Vincente Fox gives his blessing to the Americanisation of Mexico
Even before his election to Mexico's presidency in July, Vicente Fox startled US observers when he vowed to govern on behalf of 118 million Mexicans - the 100 million in his country and nearly 18 million of Mexican descent in the US.
Not surprisingly, the promise, along with Mr Fox's vision of a more open US-Mexico border, heightened anxieties that Mexican immigration poses a threat to US national integrity. Fearful that Mr Fox's transnational talk might spark anti-immigrant feelings and call Mexican Americans' political loyalties into question, some prominent Latino advocates and academics criticised his intervention as illconceived.
Yet, broadening the definition of "Mexican" is more likely to advance the Americanisation of Mexico than it is to give Mexico greater clout in the US.
For decades, Mexico disowned its migrants as renegades who had turned tail on their country and culture.
They were pochos (watered-down Mexicans), who had cashed in their souls for material possessions.
Although Mexico benefited from the escape valve that allowed it to lose large numbers of unemployed and underemployed citizens, the migrants were glaring symbols of their homeland's failures.
Although Mexico usually condescended to its kin north of the border, it would occasionally intervene on their behalf whenever it appeared that their mistreatment harmed Mexico's national pride. Only when Mexican Americans began advancing politically and economically, however, did Mexico begin to take a sympathetic view of its diaspora.
Estimated at $8 billion annually, the remittances Mexican immigrants send home have reshaped the popular image of Mexican Americans in Mexico.
In many villages, US-based immigrants have gained social and political influence by virtue of their financial generosity. In his inaugural speech Mr Fox referred to them as "our beloved migrants, our heroic migrants".
In 1997, the Mexican government passed a law allowing migrants who become naturalised US citizens to retain their Mexican nationality. In a November speech to the Mexican American Legal Defence and Educational Fund, Mr Fox encouraged longtime Mexican immigrants to become US citizens.
In other words, the Fox administration sees self-interest in Mexican immigrants becoming productive and loyal citizens of the US.
While saying he hoped Mexican Americans would not forget their heritage, he acknowledged that immigrants "want to dream the American dream and wake up as citizens".

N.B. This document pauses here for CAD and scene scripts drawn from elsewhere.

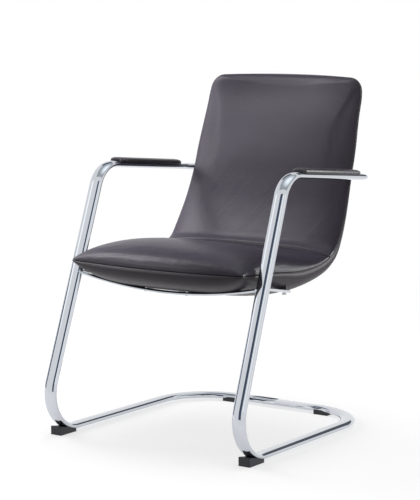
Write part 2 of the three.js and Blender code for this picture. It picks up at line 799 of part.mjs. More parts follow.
function makeRearFoot() {
  const saddleWidth = tubeWidth + 2 * rearFootLip;
  const saddle = block(rearFootLength, saddleWidth, rearFootHeight, rearFootHalfSpacing, baseDepth, 0);
  return cut(saddle, frameClearance, ...footScrewHoles(rearFootScrew));
}

function makeFootScrew(place) {
  const length = tubeUnderside(place) + tubeWall + screwTip - soleRecess - screwHeadHeight;
  const base = new THREE.Vector3(place.x, place.y, soleRecess);
  return fixing(screwDiameter, screwHeadDiameter, screwHeadHeight, length, base);
}

// The frame halves, with a hole for each fixing, and the sleeves inside their two joints
function makeFrameHalf() {
  const wallShape = flatOval(tubeWidth, tubeThickness);
  wallShape.holes.push(flatOval(tubeWidth - 2 * tubeWall, tubeThickness - 2 * tubeWall, THREE.Path));
  const footHoles = [frontFootScrew, rearFootScrew].map((place) => (
    roundBar(screwDiameter + 2 * holeClearance, tubeUnderside(place) + halfTube, place)));
  return cut(sweep(wallShape, framePath), boltHole(rightBolts('back')), ...padScrewHoles, ...padAccessHoles,
    ...footHoles);
}

function makeJointSleeve(y, z, slope) {
  const width = tubeWidth - 2 * tubeWall - 2 * seatGap;
  const thickness = tubeThickness - 2 * tubeWall - 2 * seatGap;
  const wallShape = flatOval(width, thickness);
  wallShape.holes.push(flatOval(width - 2 * jointSleeveWall, thickness - 2 * jointSleeveWall, THREE.Path));
  const half = jointSleeveLength / 2;
  const axis = new THREE.LineCurve3(new THREE.Vector3(-half, 0, 0), new THREE.Vector3(half, 0, 0));
  const sleeve = new THREE.ExtrudeGeometry(wallShape, { steps: 1, extrudePath: axis, bevelEnabled: false });
  sleeve.rotateX(slope);
  sleeve.translate(0, y, z);
  return sleeve;
}

// Every piece, in the order that the chair is put together
const rightFrame = makeFrameHalf();
const rightBlock = makeBlock();
const rightPad = makePad();
const rightPadPlate = cut(padPlate(0), ...padScrewHoles);
const rightFrontFoot = makeFrontFoot();
const rightRearFoot = makeRearFoot();
const rightBackSpacer = makeBackSpacer();
addPiece('base_joint_sleeve', makeJointSleeve(baseDepth, tubeCentreHeight, 0), 'steel');
const armSlope = -Math.atan2(armDrop, armDepth);
addPiece('arm_bar_joint_sleeve', makeJointSleeve(armBarY, armBarHeight, armSlope), 'steel');
addPiece('seat_front_crossbar', crossbar, 'chrome');
for (const [name, side] of Object.entries(sides)) {
  addPiece(`frame_tube_${name}`, sided(rightFrame, side), 'chrome');
  addPiece(`seat_rail_${name}`, sided(rightRail, side), 'chrome');
  addPiece(`seat_block_${name}`, sided(rightBlock, side), 'blackPlastic');
  addPiece(`back_spacer_${name}`, sided(rightBackSpacer, side), 'blackPlastic');
  addPiece(`arm_pad_plate_${name}`, sided(rightPadPlate, side), 'blackPlastic');
  addPiece(`arm_pad_${name}`, sided(rightPad, side), 'padLeather');
  for (const place of Object.keys(padScrewPlaces)) {
    addPiece(`arm_pad_screw_${place}_${name}`, sided(makePadScrew(place), side), 'steel');
  }
  addPiece(`front_foot_${name}`, sided(rightFrontFoot, side), 'blackPlastic');
  addPiece(`rear_foot_${name}`, sided(rightRearFoot, side), 'blackPlastic');
  addPiece(`front_foot_screw_${name}`, sided(makeFootScrew(frontFootScrew), side), 'steel');
  addPiece(`rear_foot_screw_${name}`, sided(makeFootScrew(rearFootScrew), side), 'steel');
}
addPiece('moulded_shell', shellWithPockets, 'mouldedShell');
addPiece('outer_cover', coverWithHoles, 'leather');
addPiece('seat_cushion', shellForms.seat_cushion, 'leather');
addPiece('back_cushion', shellForms.back_cushion, 'leather');
for (const [name, bolt] of Object.entries(seatBolts)) {
  addPiece(`seat_bolt_${name}`, makeBolt(bolt, boltSlack(name)), 'steel');
  addPiece(`shell_insert_${name}`, makeInsert(bolt), 'steel');
}

// The origin goes under the middle of the chair's box
const box = new THREE.Box3().setFromObject(part);
part.position.set(0, -(box.min.y + box.max.y) / 2, 0);
part.updateMatrixWorld(true);

export default part;
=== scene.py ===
# %% [markdown]
# # Sled base visitor chair
# The real chair is three things: one long flat oval tube, bent into a springy sled and chromed; a
# moulded shell in leather, with a fat seat cushion and a thin back cushion; and two small arm pads.
# The CAD model holds every real piece at its real place, and this lesson gives them their looks.
# Everything is in metres in the CAD model's own frame: the floor is z = 0 and the chair faces -Y.

import json
import math

import bmesh
import bpy
import numpy as np
from mathutils import Matrix, Vector
from mathutils.kdtree import KDTree

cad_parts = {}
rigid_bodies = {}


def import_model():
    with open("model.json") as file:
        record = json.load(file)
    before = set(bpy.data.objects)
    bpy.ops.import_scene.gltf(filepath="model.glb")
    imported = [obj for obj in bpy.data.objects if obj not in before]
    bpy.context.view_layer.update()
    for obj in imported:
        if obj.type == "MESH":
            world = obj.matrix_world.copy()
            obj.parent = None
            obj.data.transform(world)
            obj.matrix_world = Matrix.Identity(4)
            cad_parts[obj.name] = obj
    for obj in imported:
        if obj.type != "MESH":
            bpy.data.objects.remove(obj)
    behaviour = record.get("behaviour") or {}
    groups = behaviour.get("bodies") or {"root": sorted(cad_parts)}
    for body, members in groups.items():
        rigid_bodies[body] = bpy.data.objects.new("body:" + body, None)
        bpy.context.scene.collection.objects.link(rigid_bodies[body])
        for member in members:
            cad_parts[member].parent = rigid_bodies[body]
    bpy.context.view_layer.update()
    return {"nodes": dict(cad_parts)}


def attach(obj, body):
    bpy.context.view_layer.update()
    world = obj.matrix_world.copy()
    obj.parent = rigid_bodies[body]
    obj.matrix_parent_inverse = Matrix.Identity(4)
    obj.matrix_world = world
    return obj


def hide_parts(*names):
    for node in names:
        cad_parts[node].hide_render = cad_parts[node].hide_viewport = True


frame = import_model()
mm = 0.001

# %% [markdown]
# ## Shader sums as plain Python
# A material is a graph of nodes, and its sums read best as sums. `Value` wraps a socket, so that
# `1 - mask * 0.4` adds its own Math nodes, and `Finish.node` adds any other node by its type.

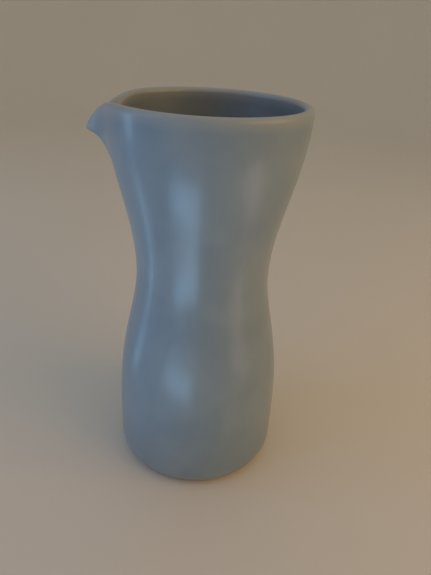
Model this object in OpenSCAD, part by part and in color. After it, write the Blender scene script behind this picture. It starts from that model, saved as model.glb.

In expanding the definition of "Mexican" to embrace Mexican Americans, Mr Fox has validated American influence in Mexican life. For the longest time, Mexico considered the colossus to the north its greatest burden. As the adage goes, "Poor Mexico, so far from God and so close to the United States". But Mr Fox, the former Coca-Cola executive, is refashioning the image of the United States in Mexico.